■ **REQUIRED TASK**
Start at the line containing "const charm = charmPieces(frontHalf);", stop at the line containing "cad_parts[node].hide_render = cad_parts[node].hide_viewport", and set down every line in that stretch exactly as written, and nothing else.

----------------------------------------

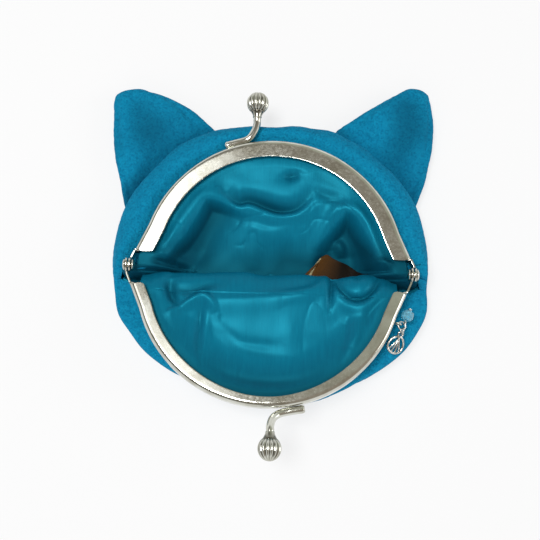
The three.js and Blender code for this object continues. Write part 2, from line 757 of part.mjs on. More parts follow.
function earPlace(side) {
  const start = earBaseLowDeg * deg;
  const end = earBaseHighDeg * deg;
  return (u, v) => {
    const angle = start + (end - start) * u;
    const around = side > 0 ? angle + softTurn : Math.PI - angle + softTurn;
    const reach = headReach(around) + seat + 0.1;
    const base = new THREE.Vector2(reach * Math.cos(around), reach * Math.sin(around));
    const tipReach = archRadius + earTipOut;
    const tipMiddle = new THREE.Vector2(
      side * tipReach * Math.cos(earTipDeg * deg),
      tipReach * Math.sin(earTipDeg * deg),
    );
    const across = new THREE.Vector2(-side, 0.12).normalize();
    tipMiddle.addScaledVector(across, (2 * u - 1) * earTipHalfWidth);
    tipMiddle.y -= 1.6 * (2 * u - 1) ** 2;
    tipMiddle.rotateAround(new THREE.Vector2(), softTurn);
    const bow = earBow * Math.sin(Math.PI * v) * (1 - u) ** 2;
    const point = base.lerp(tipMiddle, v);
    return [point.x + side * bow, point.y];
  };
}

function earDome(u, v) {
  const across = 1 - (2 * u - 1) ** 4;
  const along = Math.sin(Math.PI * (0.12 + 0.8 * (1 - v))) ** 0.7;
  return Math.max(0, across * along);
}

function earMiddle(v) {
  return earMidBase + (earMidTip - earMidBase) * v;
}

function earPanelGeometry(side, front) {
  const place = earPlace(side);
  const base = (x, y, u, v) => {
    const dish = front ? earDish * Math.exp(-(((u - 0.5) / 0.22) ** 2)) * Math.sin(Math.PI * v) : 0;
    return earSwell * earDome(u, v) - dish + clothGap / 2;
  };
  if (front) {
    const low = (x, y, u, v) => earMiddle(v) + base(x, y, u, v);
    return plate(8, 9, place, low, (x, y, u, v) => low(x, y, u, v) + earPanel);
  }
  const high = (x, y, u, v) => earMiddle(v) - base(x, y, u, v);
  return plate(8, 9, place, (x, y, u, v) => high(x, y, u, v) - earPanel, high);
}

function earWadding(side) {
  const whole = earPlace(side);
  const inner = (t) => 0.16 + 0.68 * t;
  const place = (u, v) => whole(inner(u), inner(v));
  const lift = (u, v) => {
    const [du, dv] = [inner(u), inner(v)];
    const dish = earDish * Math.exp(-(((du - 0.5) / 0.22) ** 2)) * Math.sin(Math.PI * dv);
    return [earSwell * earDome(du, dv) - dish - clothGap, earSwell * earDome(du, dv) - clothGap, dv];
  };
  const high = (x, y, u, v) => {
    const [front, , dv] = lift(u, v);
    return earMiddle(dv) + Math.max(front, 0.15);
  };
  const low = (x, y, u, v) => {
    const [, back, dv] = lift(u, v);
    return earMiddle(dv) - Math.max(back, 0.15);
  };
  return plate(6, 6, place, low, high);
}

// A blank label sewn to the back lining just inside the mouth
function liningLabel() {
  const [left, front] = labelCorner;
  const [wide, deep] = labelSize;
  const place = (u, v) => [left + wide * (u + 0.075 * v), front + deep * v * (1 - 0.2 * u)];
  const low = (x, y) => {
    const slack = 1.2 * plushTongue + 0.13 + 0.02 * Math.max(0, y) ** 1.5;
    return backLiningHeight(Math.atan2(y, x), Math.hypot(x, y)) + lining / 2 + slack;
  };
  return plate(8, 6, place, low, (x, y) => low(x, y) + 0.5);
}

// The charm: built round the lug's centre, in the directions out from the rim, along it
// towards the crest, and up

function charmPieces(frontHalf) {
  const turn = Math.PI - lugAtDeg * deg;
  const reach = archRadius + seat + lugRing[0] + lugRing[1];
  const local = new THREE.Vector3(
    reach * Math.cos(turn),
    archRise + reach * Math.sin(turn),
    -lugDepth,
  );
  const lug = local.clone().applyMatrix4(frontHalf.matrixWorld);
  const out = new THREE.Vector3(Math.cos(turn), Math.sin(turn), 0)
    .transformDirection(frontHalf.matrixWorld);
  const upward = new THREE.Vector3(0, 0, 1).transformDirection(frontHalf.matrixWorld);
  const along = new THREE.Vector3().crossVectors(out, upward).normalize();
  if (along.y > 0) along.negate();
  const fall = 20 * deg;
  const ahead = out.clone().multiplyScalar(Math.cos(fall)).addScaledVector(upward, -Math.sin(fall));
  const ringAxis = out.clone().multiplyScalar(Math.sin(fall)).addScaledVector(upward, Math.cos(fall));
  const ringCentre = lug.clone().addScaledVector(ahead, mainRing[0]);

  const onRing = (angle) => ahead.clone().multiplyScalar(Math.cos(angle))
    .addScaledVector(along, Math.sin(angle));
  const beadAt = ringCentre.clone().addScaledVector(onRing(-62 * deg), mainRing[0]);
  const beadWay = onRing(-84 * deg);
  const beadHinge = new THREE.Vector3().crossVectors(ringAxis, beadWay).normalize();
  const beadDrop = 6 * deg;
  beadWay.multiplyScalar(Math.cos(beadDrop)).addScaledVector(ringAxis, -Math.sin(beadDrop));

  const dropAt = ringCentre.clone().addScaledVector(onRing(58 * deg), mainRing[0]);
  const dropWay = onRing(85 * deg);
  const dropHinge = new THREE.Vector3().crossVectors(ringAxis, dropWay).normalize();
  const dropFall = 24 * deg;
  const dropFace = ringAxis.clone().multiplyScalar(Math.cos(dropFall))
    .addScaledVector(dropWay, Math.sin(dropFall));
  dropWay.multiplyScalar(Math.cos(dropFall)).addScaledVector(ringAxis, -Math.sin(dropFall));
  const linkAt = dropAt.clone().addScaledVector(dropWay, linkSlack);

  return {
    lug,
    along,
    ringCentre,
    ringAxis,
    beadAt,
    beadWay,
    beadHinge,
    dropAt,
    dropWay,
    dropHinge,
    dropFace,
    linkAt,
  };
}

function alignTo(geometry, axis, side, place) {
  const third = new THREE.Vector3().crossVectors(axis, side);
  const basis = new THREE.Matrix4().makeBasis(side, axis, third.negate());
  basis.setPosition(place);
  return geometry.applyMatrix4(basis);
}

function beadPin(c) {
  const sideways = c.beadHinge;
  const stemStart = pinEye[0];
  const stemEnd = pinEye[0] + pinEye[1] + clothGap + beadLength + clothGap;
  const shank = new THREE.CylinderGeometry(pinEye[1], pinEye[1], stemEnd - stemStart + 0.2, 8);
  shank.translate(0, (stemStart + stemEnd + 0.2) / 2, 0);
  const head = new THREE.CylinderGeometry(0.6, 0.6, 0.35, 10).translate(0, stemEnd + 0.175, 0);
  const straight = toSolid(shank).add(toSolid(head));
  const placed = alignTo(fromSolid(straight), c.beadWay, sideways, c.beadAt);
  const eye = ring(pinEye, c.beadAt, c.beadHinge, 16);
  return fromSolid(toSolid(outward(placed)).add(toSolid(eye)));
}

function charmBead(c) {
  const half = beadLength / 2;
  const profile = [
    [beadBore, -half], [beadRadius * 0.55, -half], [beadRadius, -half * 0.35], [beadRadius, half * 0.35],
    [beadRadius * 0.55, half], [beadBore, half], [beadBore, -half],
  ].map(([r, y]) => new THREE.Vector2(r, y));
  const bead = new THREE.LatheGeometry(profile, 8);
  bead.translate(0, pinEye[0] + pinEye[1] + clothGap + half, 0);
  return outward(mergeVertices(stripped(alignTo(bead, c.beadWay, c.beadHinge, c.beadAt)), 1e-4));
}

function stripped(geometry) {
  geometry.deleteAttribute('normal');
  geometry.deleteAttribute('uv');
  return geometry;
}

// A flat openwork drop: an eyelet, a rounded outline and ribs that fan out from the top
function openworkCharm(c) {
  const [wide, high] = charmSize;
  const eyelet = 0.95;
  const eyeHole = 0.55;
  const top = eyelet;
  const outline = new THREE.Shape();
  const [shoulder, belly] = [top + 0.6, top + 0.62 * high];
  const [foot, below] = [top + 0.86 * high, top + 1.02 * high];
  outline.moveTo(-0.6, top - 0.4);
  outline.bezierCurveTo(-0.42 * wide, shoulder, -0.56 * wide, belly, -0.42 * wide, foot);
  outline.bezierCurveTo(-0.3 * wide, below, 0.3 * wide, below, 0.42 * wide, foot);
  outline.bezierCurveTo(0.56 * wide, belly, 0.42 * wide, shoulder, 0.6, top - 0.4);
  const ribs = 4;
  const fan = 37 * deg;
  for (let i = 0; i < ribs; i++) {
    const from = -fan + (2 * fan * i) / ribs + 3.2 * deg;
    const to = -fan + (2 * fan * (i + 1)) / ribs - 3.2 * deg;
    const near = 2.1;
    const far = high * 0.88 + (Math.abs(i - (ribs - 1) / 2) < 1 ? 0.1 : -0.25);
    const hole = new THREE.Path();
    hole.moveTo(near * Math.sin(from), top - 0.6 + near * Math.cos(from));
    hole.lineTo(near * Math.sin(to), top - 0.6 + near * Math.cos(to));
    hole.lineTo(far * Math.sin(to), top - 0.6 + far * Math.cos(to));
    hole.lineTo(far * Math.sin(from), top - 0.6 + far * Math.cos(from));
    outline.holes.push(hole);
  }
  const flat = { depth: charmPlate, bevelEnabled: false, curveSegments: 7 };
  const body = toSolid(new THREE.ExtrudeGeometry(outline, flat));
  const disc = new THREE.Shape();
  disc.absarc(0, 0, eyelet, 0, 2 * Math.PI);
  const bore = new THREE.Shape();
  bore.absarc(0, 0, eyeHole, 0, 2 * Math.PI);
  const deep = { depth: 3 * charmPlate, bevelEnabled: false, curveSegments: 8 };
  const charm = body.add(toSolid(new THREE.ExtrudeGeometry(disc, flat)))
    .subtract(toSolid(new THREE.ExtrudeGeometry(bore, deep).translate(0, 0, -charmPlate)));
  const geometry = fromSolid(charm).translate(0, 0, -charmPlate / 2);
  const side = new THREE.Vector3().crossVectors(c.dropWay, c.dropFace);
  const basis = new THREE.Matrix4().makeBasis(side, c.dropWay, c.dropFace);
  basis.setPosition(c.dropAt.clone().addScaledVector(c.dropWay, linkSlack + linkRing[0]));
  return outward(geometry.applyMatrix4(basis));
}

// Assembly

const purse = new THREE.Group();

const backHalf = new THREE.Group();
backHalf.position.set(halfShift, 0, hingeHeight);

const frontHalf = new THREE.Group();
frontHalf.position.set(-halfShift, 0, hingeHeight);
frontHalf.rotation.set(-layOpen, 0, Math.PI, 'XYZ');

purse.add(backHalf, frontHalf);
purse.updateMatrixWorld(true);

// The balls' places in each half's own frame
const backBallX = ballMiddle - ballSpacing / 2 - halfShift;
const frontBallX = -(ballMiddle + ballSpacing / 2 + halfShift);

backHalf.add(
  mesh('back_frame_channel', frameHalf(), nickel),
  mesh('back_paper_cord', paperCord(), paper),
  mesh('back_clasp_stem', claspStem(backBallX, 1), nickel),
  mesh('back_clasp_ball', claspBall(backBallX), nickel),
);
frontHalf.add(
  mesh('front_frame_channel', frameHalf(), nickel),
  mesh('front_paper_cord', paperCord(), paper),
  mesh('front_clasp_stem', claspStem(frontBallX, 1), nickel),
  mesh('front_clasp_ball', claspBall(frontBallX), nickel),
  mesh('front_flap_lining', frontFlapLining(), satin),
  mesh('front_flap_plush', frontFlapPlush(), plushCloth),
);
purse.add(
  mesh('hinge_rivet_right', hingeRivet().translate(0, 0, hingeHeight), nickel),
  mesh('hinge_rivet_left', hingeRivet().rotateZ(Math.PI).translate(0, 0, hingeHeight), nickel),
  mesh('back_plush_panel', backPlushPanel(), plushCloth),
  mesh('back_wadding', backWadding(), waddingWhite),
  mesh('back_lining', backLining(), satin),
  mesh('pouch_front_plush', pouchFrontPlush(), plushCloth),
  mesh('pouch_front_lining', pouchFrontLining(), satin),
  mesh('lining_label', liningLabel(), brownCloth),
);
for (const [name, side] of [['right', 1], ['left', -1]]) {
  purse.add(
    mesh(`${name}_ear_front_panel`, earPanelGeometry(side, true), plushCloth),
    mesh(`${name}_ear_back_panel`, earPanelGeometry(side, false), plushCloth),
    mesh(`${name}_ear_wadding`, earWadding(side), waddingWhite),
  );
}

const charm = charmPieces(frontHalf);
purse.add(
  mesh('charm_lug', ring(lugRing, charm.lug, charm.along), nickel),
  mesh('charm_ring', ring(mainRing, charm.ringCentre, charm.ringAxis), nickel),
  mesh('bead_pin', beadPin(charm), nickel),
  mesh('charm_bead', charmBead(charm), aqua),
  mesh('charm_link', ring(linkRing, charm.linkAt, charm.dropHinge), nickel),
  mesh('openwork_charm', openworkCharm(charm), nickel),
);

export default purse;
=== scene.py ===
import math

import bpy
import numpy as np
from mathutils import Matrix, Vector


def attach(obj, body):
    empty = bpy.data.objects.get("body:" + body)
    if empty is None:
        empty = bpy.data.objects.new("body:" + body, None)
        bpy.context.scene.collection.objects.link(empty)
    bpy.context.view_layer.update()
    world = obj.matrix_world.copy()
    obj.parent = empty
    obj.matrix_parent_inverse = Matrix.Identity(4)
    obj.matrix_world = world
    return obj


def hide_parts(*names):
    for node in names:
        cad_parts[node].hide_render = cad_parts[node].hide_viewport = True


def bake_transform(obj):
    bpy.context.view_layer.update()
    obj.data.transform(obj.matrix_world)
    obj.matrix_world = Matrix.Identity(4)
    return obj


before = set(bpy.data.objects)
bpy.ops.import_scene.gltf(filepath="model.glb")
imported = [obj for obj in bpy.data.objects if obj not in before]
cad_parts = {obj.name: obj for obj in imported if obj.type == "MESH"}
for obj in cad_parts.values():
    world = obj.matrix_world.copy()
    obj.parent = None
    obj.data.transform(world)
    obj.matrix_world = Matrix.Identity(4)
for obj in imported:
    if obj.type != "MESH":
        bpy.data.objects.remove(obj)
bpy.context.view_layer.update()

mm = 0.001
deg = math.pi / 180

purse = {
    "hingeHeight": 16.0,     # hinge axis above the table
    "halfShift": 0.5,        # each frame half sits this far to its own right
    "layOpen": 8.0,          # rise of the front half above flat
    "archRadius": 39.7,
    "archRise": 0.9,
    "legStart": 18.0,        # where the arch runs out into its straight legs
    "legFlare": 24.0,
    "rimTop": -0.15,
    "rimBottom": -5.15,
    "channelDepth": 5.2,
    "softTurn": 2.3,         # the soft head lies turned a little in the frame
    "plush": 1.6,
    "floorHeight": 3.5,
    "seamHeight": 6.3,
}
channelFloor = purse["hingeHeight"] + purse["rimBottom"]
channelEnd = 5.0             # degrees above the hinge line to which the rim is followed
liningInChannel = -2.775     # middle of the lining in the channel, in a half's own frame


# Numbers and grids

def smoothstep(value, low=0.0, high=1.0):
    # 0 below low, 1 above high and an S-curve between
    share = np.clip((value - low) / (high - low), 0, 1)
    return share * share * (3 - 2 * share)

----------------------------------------

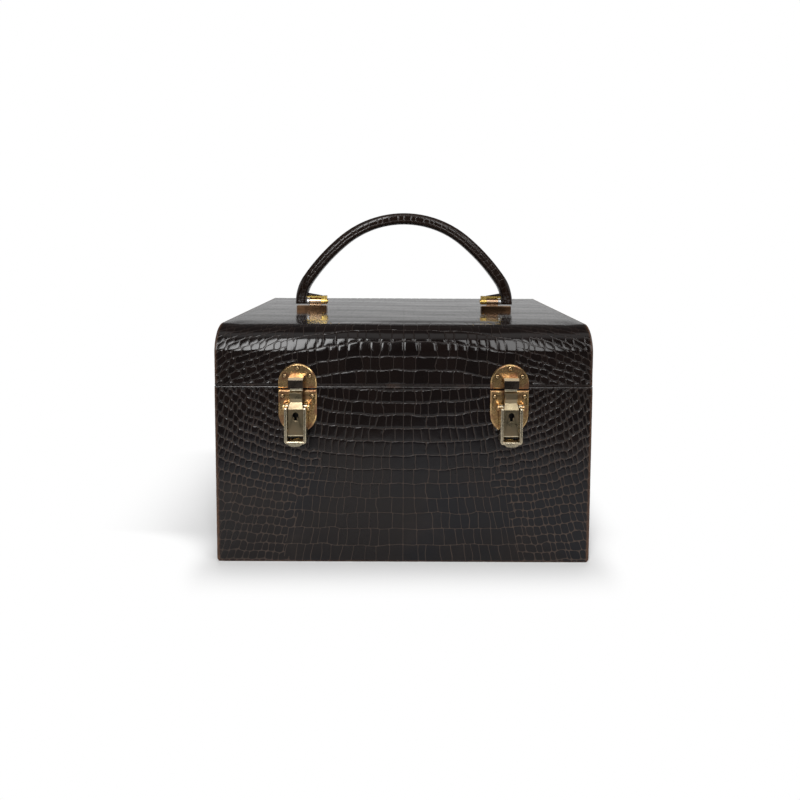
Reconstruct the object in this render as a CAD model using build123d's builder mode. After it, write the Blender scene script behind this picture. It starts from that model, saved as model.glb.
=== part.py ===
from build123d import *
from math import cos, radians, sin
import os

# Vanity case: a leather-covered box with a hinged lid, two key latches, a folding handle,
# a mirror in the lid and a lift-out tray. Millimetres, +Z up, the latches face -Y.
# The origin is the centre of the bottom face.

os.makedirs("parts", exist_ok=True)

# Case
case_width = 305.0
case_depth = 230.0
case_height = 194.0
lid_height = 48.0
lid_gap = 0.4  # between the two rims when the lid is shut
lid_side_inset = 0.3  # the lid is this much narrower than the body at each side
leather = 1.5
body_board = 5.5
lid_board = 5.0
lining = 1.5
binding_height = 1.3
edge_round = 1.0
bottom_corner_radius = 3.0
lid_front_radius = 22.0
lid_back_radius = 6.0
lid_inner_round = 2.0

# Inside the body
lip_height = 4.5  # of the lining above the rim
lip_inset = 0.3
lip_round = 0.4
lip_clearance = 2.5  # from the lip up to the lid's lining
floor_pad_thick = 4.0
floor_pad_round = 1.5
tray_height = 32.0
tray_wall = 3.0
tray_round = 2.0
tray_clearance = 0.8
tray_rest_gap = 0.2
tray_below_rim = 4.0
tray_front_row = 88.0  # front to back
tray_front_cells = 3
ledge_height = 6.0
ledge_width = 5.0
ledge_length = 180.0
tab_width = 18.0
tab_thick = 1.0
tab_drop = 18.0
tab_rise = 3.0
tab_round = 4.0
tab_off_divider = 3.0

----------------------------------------

■ **RESPONSE BELOW**
const charm = charmPieces(frontHalf);
purse.add(
  mesh('charm_lug', ring(lugRing, charm.lug, charm.along), nickel),
  mesh('charm_ring', ring(mainRing, charm.ringCentre, charm.ringAxis), nickel),
  mesh('bead_pin', beadPin(charm), nickel),
  mesh('charm_bead', charmBead(charm), aqua),
  mesh('charm_link', ring(linkRing, charm.linkAt, charm.dropHinge), nickel),
  mesh('openwork_charm', openworkCharm(charm), nickel),
);

export default purse;
=== scene.py ===
import math

import bpy
import numpy as np
from mathutils import Matrix, Vector


def attach(obj, body):
    empty = bpy.data.objects.get("body:" + body)
    if empty is None:
        empty = bpy.data.objects.new("body:" + body, None)
        bpy.context.scene.collection.objects.link(empty)
    bpy.context.view_layer.update()
    world = obj.matrix_world.copy()
    obj.parent = empty
    obj.matrix_parent_inverse = Matrix.Identity(4)
    obj.matrix_world = world
    return obj


def hide_parts(*names):
    for node in names:
        cad_parts[node].hide_render = cad_parts[node].hide_viewport = True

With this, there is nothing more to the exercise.